Tally the lines holding the word "only" and state the count by itself.

■ ■ ■ ■ ■

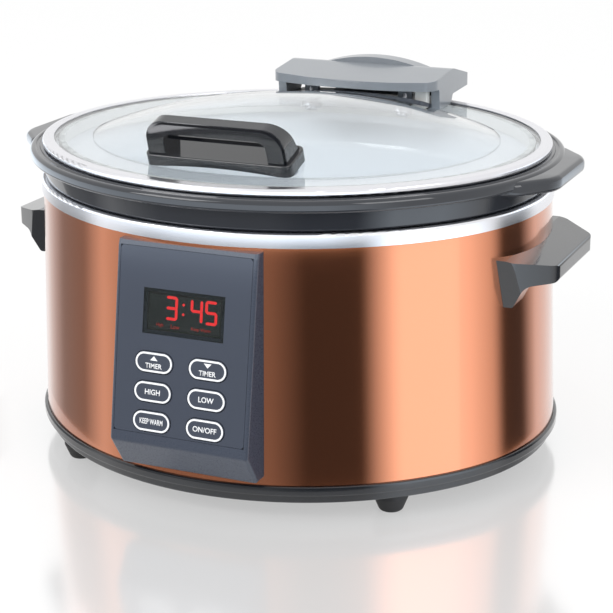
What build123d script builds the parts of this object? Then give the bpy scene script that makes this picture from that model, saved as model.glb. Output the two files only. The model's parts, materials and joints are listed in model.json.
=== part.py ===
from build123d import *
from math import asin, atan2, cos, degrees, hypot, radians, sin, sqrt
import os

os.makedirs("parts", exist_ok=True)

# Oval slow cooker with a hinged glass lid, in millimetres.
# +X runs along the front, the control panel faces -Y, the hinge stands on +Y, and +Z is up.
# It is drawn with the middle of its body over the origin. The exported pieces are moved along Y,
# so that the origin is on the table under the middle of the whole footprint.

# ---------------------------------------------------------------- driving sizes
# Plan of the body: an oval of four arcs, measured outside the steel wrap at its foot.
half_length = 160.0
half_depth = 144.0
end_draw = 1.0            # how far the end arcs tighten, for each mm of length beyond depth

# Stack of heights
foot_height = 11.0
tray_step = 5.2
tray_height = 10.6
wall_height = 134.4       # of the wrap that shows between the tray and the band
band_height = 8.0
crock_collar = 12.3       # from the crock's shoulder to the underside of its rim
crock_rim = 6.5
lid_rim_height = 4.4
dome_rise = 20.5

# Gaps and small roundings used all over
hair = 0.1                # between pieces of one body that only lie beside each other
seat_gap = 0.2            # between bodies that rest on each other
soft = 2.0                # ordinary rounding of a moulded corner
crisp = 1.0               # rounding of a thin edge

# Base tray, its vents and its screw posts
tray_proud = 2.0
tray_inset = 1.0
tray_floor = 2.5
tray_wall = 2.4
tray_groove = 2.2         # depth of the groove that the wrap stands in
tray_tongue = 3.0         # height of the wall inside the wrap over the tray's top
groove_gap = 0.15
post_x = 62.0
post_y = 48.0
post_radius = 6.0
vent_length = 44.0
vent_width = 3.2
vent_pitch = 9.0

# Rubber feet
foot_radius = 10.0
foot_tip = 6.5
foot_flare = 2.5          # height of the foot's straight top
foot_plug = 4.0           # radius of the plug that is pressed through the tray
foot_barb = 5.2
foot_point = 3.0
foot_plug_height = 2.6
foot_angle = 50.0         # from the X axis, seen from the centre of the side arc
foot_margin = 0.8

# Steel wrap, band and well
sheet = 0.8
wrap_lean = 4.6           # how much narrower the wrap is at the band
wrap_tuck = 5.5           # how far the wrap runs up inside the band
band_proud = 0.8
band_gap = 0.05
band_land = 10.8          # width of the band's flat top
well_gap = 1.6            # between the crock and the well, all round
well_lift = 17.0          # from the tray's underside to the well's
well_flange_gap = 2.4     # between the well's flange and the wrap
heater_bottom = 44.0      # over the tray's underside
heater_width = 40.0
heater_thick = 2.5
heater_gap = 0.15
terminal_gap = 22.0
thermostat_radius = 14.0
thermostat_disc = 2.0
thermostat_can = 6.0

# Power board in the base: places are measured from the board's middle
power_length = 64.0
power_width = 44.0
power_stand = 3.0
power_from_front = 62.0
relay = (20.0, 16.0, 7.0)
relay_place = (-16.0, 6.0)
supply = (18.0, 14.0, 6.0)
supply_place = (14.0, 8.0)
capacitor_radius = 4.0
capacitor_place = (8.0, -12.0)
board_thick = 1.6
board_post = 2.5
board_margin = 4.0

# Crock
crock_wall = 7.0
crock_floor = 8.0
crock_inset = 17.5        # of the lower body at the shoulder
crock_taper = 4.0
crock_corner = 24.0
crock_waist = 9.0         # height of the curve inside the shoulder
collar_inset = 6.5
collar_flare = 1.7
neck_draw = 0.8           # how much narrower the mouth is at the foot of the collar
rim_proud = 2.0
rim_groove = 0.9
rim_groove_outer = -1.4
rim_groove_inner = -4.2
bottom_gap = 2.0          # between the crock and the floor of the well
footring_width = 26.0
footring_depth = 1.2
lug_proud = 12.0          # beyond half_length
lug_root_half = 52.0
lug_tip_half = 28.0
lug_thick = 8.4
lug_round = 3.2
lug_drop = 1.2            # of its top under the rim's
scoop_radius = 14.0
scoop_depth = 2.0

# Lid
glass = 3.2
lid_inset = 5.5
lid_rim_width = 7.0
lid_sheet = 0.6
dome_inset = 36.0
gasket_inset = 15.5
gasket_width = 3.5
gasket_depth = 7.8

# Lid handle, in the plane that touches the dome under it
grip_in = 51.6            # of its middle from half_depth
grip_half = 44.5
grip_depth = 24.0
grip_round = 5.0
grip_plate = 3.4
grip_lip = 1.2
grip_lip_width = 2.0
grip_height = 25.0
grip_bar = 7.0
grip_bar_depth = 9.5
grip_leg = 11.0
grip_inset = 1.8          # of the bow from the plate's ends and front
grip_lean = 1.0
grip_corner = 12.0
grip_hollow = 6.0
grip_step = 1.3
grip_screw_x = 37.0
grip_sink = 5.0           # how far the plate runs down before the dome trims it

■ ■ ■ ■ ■

§ Solution to this task: 2